Begin Dataset content

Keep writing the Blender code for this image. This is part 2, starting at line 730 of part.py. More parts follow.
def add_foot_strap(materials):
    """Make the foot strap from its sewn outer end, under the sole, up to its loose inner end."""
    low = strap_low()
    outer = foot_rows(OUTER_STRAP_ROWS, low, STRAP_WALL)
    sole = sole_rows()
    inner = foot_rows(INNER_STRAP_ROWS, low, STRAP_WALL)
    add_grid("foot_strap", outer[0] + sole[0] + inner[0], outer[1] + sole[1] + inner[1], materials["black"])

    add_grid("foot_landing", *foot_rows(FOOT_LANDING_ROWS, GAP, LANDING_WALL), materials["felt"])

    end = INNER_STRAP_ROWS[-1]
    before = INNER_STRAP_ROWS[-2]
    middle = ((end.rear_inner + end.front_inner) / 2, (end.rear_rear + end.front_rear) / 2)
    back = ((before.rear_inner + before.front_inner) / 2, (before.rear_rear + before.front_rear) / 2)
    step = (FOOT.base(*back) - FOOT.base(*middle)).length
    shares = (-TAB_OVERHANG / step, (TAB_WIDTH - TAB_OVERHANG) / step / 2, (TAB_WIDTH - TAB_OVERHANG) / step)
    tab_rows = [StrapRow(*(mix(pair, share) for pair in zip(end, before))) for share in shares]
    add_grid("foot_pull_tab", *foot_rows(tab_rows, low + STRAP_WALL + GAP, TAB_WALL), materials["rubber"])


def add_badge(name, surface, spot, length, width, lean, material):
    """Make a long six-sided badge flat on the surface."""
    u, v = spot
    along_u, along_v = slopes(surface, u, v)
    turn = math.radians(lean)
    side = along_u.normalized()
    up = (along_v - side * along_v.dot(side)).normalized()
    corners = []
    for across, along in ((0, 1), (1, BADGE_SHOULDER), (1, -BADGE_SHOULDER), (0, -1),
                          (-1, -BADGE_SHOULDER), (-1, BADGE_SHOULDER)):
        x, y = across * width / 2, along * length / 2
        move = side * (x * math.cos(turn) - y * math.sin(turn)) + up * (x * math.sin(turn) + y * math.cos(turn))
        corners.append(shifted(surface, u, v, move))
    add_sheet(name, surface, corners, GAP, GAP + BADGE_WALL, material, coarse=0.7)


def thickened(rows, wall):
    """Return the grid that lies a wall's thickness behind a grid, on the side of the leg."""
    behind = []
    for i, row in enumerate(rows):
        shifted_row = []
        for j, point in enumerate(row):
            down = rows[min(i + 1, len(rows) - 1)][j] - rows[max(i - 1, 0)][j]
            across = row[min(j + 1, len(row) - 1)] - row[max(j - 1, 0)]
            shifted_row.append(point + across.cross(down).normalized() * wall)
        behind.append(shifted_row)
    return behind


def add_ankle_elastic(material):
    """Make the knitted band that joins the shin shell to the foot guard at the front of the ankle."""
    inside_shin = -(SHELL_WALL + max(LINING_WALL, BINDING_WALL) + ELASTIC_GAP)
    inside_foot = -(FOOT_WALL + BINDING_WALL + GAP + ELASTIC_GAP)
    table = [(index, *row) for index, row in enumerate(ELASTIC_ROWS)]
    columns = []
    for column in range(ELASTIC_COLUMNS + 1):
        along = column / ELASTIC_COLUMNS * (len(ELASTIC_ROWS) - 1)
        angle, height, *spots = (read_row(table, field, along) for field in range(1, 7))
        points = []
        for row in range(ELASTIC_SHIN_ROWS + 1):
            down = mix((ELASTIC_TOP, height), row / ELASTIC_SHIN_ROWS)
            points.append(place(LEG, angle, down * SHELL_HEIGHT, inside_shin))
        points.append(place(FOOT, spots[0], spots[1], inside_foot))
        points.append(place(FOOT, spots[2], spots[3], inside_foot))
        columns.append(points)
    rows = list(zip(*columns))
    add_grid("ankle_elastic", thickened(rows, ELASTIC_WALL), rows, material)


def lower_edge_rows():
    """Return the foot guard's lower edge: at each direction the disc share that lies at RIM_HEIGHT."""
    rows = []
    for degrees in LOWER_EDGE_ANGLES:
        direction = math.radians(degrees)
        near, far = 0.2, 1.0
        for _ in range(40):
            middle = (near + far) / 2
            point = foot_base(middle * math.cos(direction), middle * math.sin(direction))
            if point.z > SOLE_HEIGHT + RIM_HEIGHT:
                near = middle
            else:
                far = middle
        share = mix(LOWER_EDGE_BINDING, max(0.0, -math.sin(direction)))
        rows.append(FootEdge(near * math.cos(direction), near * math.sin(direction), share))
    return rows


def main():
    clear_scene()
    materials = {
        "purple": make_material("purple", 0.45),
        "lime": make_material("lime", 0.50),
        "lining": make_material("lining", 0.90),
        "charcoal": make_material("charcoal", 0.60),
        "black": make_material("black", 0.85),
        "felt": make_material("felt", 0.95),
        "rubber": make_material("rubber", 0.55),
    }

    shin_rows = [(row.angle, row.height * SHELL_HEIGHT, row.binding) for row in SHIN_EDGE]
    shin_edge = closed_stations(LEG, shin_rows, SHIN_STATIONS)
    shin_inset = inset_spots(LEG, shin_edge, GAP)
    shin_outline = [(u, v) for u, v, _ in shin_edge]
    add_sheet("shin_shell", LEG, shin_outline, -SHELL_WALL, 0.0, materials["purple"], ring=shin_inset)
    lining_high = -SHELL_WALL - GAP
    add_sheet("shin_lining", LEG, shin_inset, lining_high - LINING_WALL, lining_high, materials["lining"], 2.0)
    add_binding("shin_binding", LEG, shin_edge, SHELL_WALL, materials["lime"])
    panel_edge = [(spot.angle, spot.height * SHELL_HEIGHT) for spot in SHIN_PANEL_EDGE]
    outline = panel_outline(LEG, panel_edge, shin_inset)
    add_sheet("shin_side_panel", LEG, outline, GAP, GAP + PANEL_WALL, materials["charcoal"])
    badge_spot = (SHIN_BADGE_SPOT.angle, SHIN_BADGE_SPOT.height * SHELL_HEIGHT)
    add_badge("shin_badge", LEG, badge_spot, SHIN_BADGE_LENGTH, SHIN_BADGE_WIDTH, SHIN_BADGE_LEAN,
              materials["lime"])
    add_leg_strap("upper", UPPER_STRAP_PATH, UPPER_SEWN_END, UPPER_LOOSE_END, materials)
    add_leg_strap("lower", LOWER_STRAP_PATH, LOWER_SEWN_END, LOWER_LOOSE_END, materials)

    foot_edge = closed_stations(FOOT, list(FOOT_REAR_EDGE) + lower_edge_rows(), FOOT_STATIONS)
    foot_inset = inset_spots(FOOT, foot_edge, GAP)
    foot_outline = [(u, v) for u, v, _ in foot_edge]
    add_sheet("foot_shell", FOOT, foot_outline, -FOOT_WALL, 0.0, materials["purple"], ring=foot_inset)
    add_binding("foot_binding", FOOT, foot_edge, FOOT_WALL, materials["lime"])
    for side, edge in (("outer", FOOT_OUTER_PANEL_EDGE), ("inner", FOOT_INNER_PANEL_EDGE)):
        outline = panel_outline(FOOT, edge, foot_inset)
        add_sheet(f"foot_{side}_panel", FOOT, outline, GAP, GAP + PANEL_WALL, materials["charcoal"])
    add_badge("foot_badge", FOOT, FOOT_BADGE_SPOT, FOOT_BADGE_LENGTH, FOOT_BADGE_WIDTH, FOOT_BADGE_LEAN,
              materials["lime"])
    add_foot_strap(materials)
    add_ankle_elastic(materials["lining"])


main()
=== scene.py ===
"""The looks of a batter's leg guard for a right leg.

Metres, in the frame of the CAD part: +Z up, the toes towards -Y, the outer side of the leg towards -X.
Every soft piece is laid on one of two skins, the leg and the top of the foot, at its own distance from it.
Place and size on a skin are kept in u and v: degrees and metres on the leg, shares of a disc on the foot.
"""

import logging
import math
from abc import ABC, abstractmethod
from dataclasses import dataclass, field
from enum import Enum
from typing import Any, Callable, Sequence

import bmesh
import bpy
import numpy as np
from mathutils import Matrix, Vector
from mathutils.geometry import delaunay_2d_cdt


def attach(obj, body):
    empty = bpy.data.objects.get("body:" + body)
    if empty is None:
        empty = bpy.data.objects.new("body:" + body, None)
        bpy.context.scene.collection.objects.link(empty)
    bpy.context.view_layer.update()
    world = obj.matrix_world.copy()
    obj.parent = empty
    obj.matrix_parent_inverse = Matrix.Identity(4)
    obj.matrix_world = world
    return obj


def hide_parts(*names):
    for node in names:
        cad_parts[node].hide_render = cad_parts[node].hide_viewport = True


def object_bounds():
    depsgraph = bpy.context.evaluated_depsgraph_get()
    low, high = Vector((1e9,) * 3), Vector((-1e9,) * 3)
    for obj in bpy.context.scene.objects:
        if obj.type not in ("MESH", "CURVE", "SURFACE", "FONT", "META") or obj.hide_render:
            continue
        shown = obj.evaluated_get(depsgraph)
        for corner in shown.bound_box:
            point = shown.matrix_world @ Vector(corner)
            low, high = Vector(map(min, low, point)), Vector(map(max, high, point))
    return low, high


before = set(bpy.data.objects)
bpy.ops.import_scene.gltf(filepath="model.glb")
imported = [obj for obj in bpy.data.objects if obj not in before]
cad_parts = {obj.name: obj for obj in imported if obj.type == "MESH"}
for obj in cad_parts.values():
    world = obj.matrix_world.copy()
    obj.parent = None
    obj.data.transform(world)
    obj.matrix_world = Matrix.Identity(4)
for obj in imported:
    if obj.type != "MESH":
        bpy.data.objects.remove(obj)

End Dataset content

> **Given exercise**
Beginning with the line that contains "foot_edge = closed_stations(FOOT, list(FOOT_REAR_EDGE)" and ending with the line that contains "low, high = Vector((1e9,)", repeat exactly those lines and no others.

> **Task response**
    foot_edge = closed_stations(FOOT, list(FOOT_REAR_EDGE) + lower_edge_rows(), FOOT_STATIONS)
    foot_inset = inset_spots(FOOT, foot_edge, GAP)
    foot_outline = [(u, v) for u, v, _ in foot_edge]
    add_sheet("foot_shell", FOOT, foot_outline, -FOOT_WALL, 0.0, materials["purple"], ring=foot_inset)
    add_binding("foot_binding", FOOT, foot_edge, FOOT_WALL, materials["lime"])
    for side, edge in (("outer", FOOT_OUTER_PANEL_EDGE), ("inner", FOOT_INNER_PANEL_EDGE)):
        outline = panel_outline(FOOT, edge, foot_inset)
        add_sheet(f"foot_{side}_panel", FOOT, outline, GAP, GAP + PANEL_WALL, materials["charcoal"])
    add_badge("foot_badge", FOOT, FOOT_BADGE_SPOT, FOOT_BADGE_LENGTH, FOOT_BADGE_WIDTH, FOOT_BADGE_LEAN,
              materials["lime"])
    add_foot_strap(materials)
    add_ankle_elastic(materials["lining"])


main()
=== scene.py ===
"""The looks of a batter's leg guard for a right leg.

Metres, in the frame of the CAD part: +Z up, the toes towards -Y, the outer side of the leg towards -X.
Every soft piece is laid on one of two skins, the leg and the top of the foot, at its own distance from it.
Place and size on a skin are kept in u and v: degrees and metres on the leg, shares of a disc on the foot.
"""

import logging
import math
from abc import ABC, abstractmethod
from dataclasses import dataclass, field
from enum import Enum
from typing import Any, Callable, Sequence

import bmesh
import bpy
import numpy as np
from mathutils import Matrix, Vector
from mathutils.geometry import delaunay_2d_cdt


def attach(obj, body):
    empty = bpy.data.objects.get("body:" + body)
    if empty is None:
        empty = bpy.data.objects.new("body:" + body, None)
        bpy.context.scene.collection.objects.link(empty)
    bpy.context.view_layer.update()
    world = obj.matrix_world.copy()
    obj.parent = empty
    obj.matrix_parent_inverse = Matrix.Identity(4)
    obj.matrix_world = world
    return obj


def hide_parts(*names):
    for node in names:
        cad_parts[node].hide_render = cad_parts[node].hide_viewport = True


def object_bounds():
    depsgraph = bpy.context.evaluated_depsgraph_get()
    low, high = Vector((1e9,) * 3), Vector((-1e9,) * 3)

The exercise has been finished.